Notice we don’t actually need \(h_1^{*}\), we just need to check if \(h_1^{*}>h_1\), which is the case if \(\hat{f}(x^{*}; h_1^{*})\) has at least two modes.
Note that we are not drawing bootstrap samples from “stamps” but from a density estimate, \(\hat{f}\). So this is an example of the smooth bootstrap mentioned above.
How do we draw from fhat?

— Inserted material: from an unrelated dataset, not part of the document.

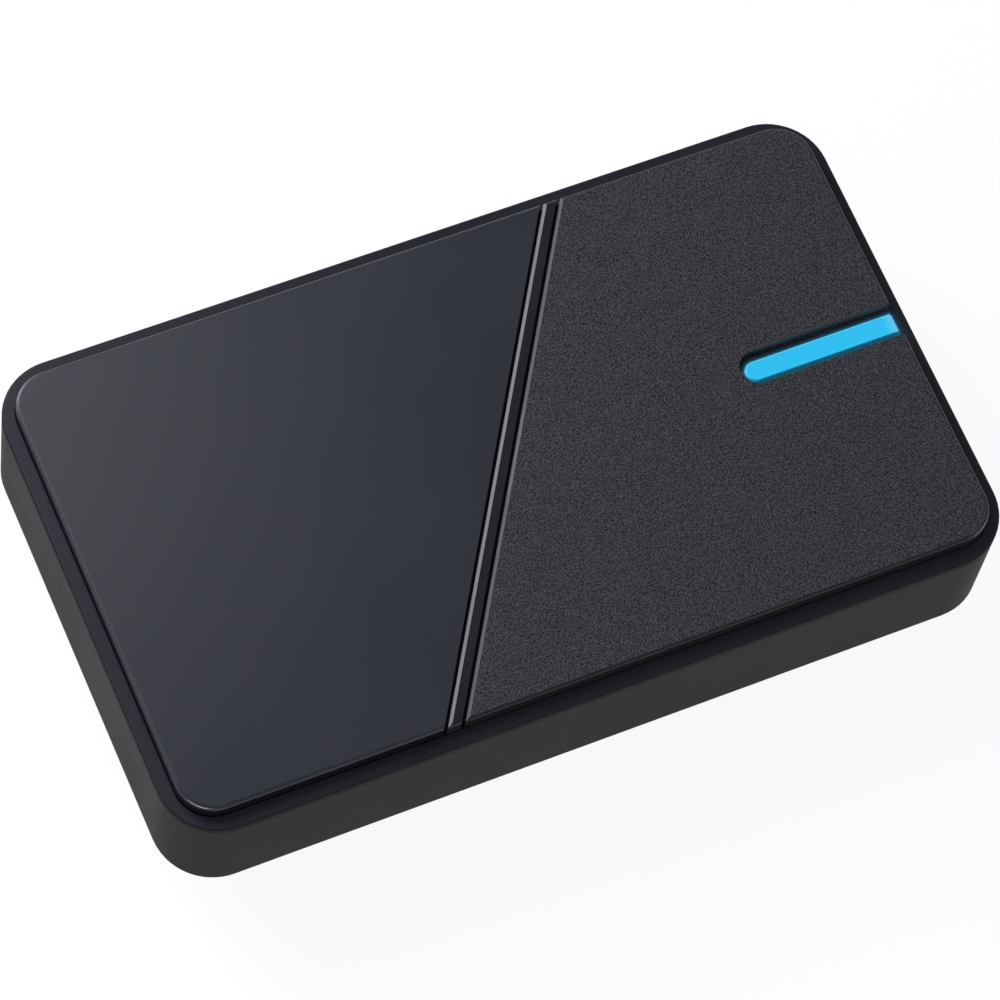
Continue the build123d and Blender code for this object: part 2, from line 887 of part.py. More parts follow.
def data_port_insulator():
    rear_y = data_rear_y + data_block_depth
    length = data_depth - data_block_depth - data_blade_setback
    plug = Pos(data_port_x, rear_y, data_z()) * Plane.XZ.location * data_face(-block_gap)
    plug = extrude(plug, amount=data_block_depth, dir=(0, -1, 0))
    front_y = mouth_y - data_blade_setback
    return plug + bar_into(data_port_x, data_blade_z(), data_blade_width, data_blade_thick, front_y, length)


def data_port_contacts():
    front_y = mouth_y - data_blade_setback - data_pin_setback
    length = data_depth - data_block_depth - data_blade_setback - data_pin_setback
    sizes = (data_pin_count, data_pin_pitch, data_pin_width, data_pin_thick, front_y, length)
    upper = pin_row(data_port_x, data_blade_z() + data_blade_thick, *sizes)
    return upper + pin_row(data_port_x, data_blade_z() - data_pin_thick, *sizes)


# Screws, feet and label
def case_screws():
    seat_z = under_z + well_depth
    length = board_top_z + screw_bite - seat_z
    piece = screw(screw_head_radius, screw_head_height, screw_radius, length)
    return [Pos(x, y, seat_z - screw_head_height) * piece for x, y in boss_places()]


def rubber_feet():
    pad = extrude(SlotOverall(foot_length, foot_width), amount=foot_proud + foot_sink)
    pad = chamfer(pad.edges().group_by(Axis.Z)[0], foot_bevel)
    return [Pos(x, y, 0) * pad for x, y in foot_places()]


def label_plate():
    plate = extrude(RectangleRounded(label_length(), label_width, label_corner), amount=label_thick)
    return Pos(0, 0, under_z + label_sink - label_thick) * plate


def write(name, shape):
    """Write one sub-part; a list becomes a group of separate solids."""
    if isinstance(shape, list):
        shape = Compound(children=shape)
    export_step(shape, "parts/" + name + ".step")


def main():
    os.makedirs("parts", exist_ok=True)
    write("bottom_case", bottom_case())
    write("top_cover", top_cover())
    write("smooth_panel", smooth_panel())
    write("textured_panel", textured_panel())
    write("diagonal_trim", diagonal_trim())
    write("light_bar", light_bar())
    write("light_reflector", light_reflector())
    write("led_board", led_board())
    write("bar_leds", bar_leds())
    write("led_board_screws", led_board_screws())
    write("led_board_socket", cable_socket(led_z - socket_height))
    write("main_board_socket", cable_socket(board_top_z))
    write("flat_cable", flat_cable())
    write("main_board", main_board())
    write("capture_processor", capture_processor())
    write("thermal_pad", thermal_pad())
    write("heat_sink", heat_sink())
    write("heat_sink_pins", heat_sink_pins())
    write("memory_chips", chips(memory_places(), memory_length, memory_width, memory_height))
    write("receiver_chip", receiver_place() * block(receiver_side, receiver_side, receiver_height))
    write("receiver_shield", receiver_shield())
    write("output_chip", output_chip())
    write("data_chip", data_chip())
    write("flash_chip", flash_chip())
    write("power_regulators", power_regulators())
    write("power_inductors", power_inductors())
    write("bulk_capacitors", bulk_capacitors())
    write("chip_capacitors", chip_capacitors())
    write("crystals", crystals())
    for name, x in (("video_in", video_in_x), ("video_out", video_out_x)):
        write(name + "_shell", video_shell(x))
        write(name + "_insulator", video_insulator(x))
        write(name + "_contacts", video_contacts(x))
    write("data_port_shell", data_port_shell())
    write("data_port_insulator", data_port_insulator())
    write("data_port_contacts", data_port_contacts())
    write("case_screws", case_screws())
    write("rubber_feet", rubber_feet())
    write("label_plate", label_plate())


main()
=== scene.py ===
import math
import bpy
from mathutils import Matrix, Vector

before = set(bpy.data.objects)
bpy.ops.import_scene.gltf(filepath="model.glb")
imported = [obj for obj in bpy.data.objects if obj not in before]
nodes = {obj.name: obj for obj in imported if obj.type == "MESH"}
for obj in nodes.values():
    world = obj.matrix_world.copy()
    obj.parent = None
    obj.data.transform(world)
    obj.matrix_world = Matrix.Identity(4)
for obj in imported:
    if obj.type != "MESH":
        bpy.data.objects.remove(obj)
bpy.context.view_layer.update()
mm = 0.001  # every length below is in millimetres until it meets this
patchDetail, grainDetail = 3.0, 2.0  # how finely patches and grains break up
patchSpan = (0.3, 0.7)  # nearly all of a patch noise lies in here, so this is spread to 0 and 1
print("frame loaded,", len(nodes), "pieces")


def toLinear(hexColour):
    # sRGB hex to the linear values that sockets take
    channels = [int(hexColour[i:i + 2], 16) / 255 for i in (1, 3, 5)]
    linear = [c / 12.92 if c <= 0.04045 else ((c + 0.055) / 1.055) ** 2.4 for c in channels]
    return (*linear, 1.0)


def linkAll(tree, node, links):
    # links each source to the node's socket of that name or number
    for key, source in links.items():
        tree.links.new(source, node.inputs[key])


def addNode(tree, kind, settings=None, links=None):
    # a node with its settings and links; a name or number that is a socket's sets that socket
    node = tree.nodes.new(kind)
    for key, value in (settings or {}).items():
        if isinstance(key, int) or key in node.inputs:
            node.inputs[key].default_value = value
        else:
            setattr(node, key, value)
    linkAll(tree, node, links or {})
    return node


def startMaterial(name, finish):
    # empty material with its shader, and the piece's own coordinates
    material = bpy.data.materials.new(name)
    material.use_nodes = True
    tree = material.node_tree
    tree.nodes.clear()
    shader = addNode(tree, "ShaderNodeBsdfPrincipled", {
        "Metallic": finish.get("metallic", 0.0),
        "IOR": finish.get("ior", 1.5),
        "Specular IOR Level": finish.get("specular", 0.5),
    })
    addNode(tree, "ShaderNodeOutputMaterial", links={"Surface": shader.outputs[0]})
    place = addNode(tree, "ShaderNodeTexCoord").outputs["Object"]
    return material, tree, shader, place


def drift(tree, place, finish):
    # cloudy patches between 0 and 1, for tones and roughness that drift over a surface
    patchSize = {"Scale": 1 / (finish["patchMm"] * mm), "Detail": patchDetail}
    noise = addNode(tree, "ShaderNodeTexNoise", patchSize, {0: place}).outputs[0]
    low, high = patchSpan
    return addNode(tree, "ShaderNodeMapRange", {1: low, 2: high}, {0: noise}).outputs[0]


def upward(tree, finish):
    # 0 on sides, 1 on faces that look up, and in between where an edge turns within the finish's range
    low, high = finish["sideRange"]
    normal = addNode(tree, "ShaderNodeNewGeometry").outputs["Normal"]
    height = addNode(tree, "ShaderNodeSeparateXYZ", links={0: normal}).outputs["Z"]
    return addNode(tree, "ShaderNodeMapRange", {1: low, 2: high}, {0: height}).outputs[0]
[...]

It can be shown that if \(y_1^{*},.., y_n^{*}\) is a bootstrap sample from the data, then a smooth bootstrap sample is given by
\[ x_i^{*}=\bar{y^{*}} +(1+h_1^{*}/s^2)^{-1/2}(y_i^{*}-\bar{y^{*}}+h_1^{*}\epsilon_i) \] where \(\epsilon_i \sim N(0,1)\)
test.modes <- function(k) {
h <- find.h(k+1)
q <- 1/sqrt((1 + h^2/var(stamps)))
B <- 1000
hstar <- rep(0, B)
for (i in 1:B) {
ystar <- sample(stamps, size = 485, replace = TRUE)
xstar <- mean(ystar) + q*(ystar-mean(ystar) +
h*rnorm(485))
y <- fhat(h, x.points, dta=xstar)
if (calc.num.mode(y) > k)
hstar[i] <- 1
}
length(hstar[hstar > h])/B
}
test.modes(1)
## [1] 0
and so we find strong evidence against the null, there are more than one modes.
The same method works for testing
\[ H_0: \text{number of modes}=k \text{ vs. } H_a: \text{number of modes}>k \]
and we find
for(k in 2:9)
cat("k =", k, ", p =", test.modes(k),"\n")
## k = 2 , p = 0.31
## k = 3 , p = 0.037
## k = 4 , p = 0.007
## k = 5 , p = 0
## k = 6 , p = 0
## k = 7 , p = 0.344
## k = 8 , p = 0.783
## k = 9 , p = 0.549
So there are certainly more than one mode, with a chance for as many 7.